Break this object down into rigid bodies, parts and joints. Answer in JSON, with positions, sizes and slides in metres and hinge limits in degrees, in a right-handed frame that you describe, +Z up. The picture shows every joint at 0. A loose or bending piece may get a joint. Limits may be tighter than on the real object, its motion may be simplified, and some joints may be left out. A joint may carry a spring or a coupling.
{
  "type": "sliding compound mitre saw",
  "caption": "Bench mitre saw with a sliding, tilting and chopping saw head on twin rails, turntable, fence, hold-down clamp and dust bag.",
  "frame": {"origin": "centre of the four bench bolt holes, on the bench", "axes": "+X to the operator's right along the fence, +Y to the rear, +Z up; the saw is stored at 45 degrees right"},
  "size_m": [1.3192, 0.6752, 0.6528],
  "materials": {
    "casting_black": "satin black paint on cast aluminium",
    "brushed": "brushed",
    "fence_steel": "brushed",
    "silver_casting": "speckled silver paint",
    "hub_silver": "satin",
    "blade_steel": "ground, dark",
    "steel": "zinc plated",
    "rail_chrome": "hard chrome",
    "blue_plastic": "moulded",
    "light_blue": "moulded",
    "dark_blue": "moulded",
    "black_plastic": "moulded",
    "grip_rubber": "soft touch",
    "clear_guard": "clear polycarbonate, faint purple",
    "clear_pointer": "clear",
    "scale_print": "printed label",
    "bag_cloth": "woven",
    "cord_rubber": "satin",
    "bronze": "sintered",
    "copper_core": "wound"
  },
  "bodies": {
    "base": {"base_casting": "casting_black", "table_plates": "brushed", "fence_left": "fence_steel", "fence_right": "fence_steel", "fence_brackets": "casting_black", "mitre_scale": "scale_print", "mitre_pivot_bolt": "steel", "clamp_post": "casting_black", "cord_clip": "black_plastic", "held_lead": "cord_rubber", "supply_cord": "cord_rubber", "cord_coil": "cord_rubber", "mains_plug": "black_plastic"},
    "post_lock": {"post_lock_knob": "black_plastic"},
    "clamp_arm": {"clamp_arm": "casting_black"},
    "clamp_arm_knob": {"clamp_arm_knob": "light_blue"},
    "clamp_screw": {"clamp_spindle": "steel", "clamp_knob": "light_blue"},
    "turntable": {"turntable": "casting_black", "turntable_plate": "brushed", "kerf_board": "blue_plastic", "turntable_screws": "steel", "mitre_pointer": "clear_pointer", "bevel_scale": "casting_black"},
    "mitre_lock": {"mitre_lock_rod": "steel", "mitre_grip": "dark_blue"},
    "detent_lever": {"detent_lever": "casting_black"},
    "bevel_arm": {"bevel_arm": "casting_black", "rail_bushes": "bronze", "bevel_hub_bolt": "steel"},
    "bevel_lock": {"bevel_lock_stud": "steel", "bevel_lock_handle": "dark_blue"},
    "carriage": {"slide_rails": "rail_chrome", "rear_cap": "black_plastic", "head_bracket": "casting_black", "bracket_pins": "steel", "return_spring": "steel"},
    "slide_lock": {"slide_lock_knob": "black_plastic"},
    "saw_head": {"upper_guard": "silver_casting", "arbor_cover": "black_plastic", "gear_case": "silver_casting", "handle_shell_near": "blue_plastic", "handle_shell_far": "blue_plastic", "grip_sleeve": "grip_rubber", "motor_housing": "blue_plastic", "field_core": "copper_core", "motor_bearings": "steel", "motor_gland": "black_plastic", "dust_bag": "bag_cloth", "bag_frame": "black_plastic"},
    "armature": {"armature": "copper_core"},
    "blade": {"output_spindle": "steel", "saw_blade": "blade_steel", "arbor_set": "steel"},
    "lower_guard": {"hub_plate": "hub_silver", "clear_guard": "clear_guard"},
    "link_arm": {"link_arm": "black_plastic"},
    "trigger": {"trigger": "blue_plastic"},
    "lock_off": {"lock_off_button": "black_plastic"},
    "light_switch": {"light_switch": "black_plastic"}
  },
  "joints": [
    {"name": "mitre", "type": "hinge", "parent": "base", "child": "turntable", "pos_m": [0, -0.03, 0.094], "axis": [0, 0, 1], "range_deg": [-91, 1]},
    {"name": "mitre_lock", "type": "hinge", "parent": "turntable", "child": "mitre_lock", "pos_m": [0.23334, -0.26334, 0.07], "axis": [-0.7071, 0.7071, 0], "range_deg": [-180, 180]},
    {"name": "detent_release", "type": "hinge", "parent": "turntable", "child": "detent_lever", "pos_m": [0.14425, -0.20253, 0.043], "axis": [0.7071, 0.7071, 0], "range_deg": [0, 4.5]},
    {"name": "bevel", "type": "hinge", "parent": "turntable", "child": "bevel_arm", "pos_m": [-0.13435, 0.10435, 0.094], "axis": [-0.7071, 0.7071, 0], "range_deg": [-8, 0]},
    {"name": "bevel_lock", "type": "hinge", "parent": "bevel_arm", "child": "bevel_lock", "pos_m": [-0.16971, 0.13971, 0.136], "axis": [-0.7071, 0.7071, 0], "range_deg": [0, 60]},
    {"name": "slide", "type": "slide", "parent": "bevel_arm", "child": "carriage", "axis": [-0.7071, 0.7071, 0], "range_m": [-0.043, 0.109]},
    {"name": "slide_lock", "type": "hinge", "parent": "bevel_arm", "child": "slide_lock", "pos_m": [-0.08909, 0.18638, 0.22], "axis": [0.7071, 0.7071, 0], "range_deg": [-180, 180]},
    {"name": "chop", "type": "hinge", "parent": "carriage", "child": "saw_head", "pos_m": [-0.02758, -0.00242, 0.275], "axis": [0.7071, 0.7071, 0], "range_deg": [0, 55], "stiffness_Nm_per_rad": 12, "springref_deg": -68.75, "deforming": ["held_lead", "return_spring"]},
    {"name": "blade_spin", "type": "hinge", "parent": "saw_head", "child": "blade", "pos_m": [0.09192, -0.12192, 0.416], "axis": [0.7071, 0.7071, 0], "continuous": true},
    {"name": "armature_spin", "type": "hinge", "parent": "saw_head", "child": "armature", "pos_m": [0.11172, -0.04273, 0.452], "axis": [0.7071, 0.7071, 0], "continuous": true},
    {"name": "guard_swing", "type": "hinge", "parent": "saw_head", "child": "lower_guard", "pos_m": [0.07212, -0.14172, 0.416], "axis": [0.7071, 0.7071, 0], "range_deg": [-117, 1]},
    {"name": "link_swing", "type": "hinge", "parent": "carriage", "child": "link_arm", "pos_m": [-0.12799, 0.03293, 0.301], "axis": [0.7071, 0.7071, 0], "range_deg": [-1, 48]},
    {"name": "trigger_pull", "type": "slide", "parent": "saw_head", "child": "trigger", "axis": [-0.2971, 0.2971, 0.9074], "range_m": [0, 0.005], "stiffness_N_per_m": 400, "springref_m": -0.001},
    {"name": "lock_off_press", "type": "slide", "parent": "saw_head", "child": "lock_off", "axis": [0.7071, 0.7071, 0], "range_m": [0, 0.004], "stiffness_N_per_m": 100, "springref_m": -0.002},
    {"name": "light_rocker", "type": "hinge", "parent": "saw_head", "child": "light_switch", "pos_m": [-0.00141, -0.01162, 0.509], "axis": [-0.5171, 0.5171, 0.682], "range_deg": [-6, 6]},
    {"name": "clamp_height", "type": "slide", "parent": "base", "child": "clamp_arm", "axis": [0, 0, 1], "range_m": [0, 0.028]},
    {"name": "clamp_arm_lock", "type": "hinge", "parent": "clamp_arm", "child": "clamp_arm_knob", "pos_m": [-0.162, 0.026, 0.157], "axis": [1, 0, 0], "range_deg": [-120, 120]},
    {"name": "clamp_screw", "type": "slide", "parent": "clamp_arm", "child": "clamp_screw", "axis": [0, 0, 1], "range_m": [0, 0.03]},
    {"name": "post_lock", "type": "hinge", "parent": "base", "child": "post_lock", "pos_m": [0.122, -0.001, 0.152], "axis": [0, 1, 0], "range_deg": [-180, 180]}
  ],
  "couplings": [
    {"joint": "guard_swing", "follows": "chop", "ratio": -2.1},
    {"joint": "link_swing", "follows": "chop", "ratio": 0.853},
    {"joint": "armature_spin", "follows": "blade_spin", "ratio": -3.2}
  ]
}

WRITTEN INSTRUCTION: Report every line containing the word "bodies" from the listing above.

SOLUTION TO THE EXERCISE:
Break this object down into rigid bodies, parts and joints. Answer in JSON, with positions, sizes and slides in metres and hinge limits in degrees, in a right-handed frame that you describe, +Z up. The picture shows every joint at 0. A loose or bending piece may get a joint. Limits may be tighter than on the real object, its motion may be simplified, and some joints may be left out. A joint may carry a spring or a coupling.
  "bodies": {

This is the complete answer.